> _Dataset excerpt_:
= = = = = = =

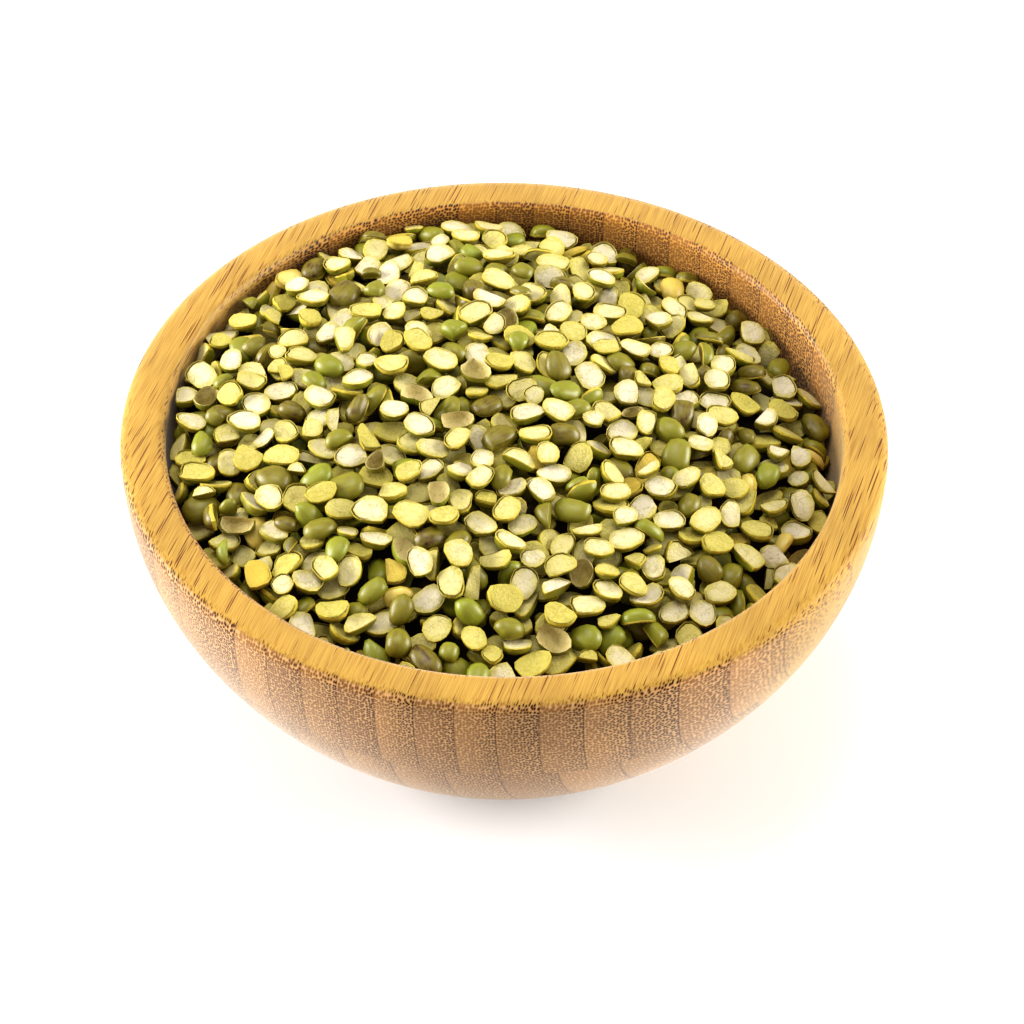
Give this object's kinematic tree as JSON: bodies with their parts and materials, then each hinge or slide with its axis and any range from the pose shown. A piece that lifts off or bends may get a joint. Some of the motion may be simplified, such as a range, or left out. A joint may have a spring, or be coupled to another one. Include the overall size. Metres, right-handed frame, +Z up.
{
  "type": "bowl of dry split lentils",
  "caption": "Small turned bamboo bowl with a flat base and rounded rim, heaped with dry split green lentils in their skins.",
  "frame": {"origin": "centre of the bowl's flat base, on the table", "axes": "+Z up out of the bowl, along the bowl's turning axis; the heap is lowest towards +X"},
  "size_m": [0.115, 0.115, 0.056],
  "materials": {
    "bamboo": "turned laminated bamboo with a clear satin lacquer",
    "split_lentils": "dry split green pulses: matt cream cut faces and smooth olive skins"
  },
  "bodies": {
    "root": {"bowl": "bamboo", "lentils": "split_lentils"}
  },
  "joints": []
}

= = = = = = =

> _Exercise brief_:
Write out the material exactly as given.

> _Reply to the exercise_:
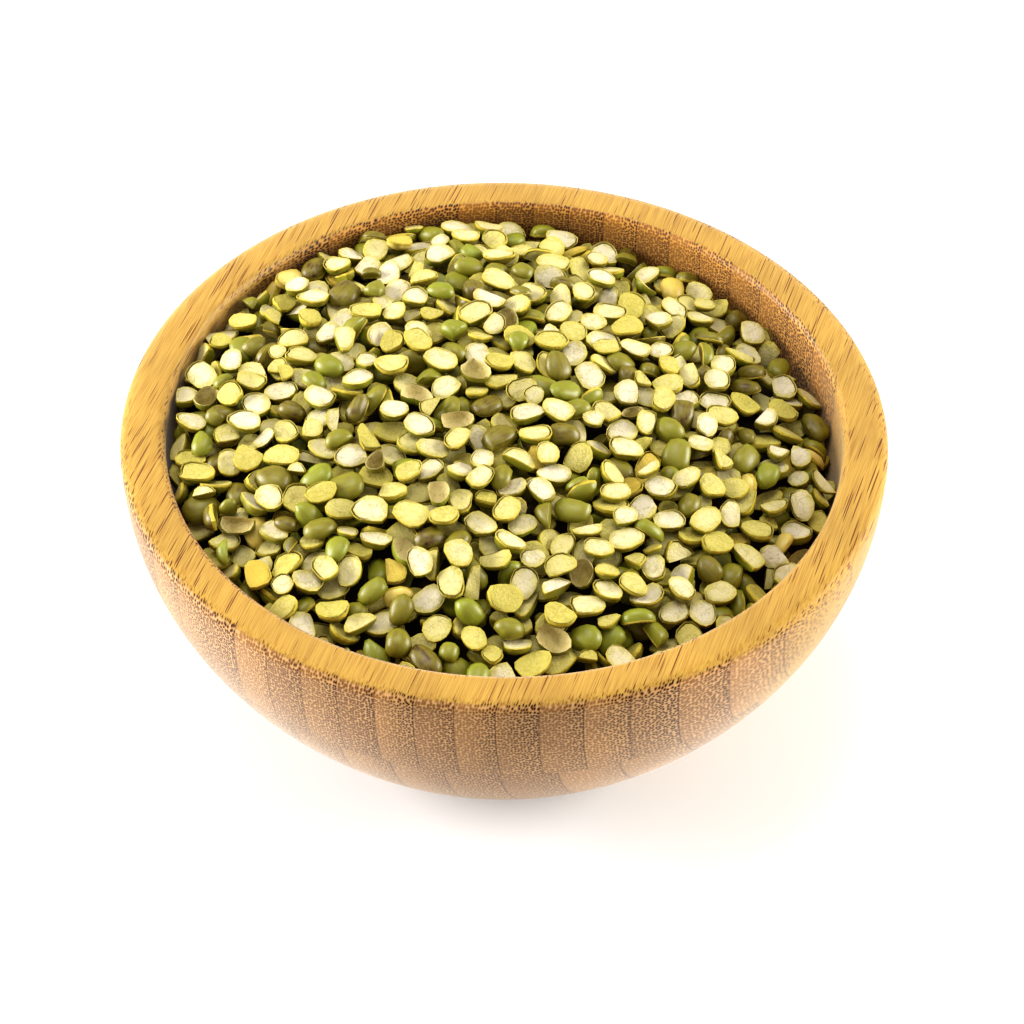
Give this object's kinematic tree as JSON: bodies with their parts and materials, then each hinge or slide with its axis and any range from the pose shown. A piece that lifts off or bends may get a joint. Some of the motion may be simplified, such as a range, or left out. A joint may have a spring, or be coupled to another one. Include the overall size. Metres, right-handed frame, +Z up.
{
  "type": "bowl of dry split lentils",
  "caption": "Small turned bamboo bowl with a flat base and rounded rim, heaped with dry split green lentils in their skins.",
  "frame": {"origin": "centre of the bowl's flat base, on the table", "axes": "+Z up out of the bowl, along the bowl's turning axis; the heap is lowest towards +X"},
  "size_m": [0.115, 0.115, 0.056],
  "materials": {
    "bamboo": "turned laminated bamboo with a clear satin lacquer",
    "split_lentils": "dry split green pulses: matt cream cut faces and smooth olive skins"
  },
  "bodies": {
    "root": {"bowl": "bamboo", "lentils": "split_lentils"}
  },
  "joints": []
}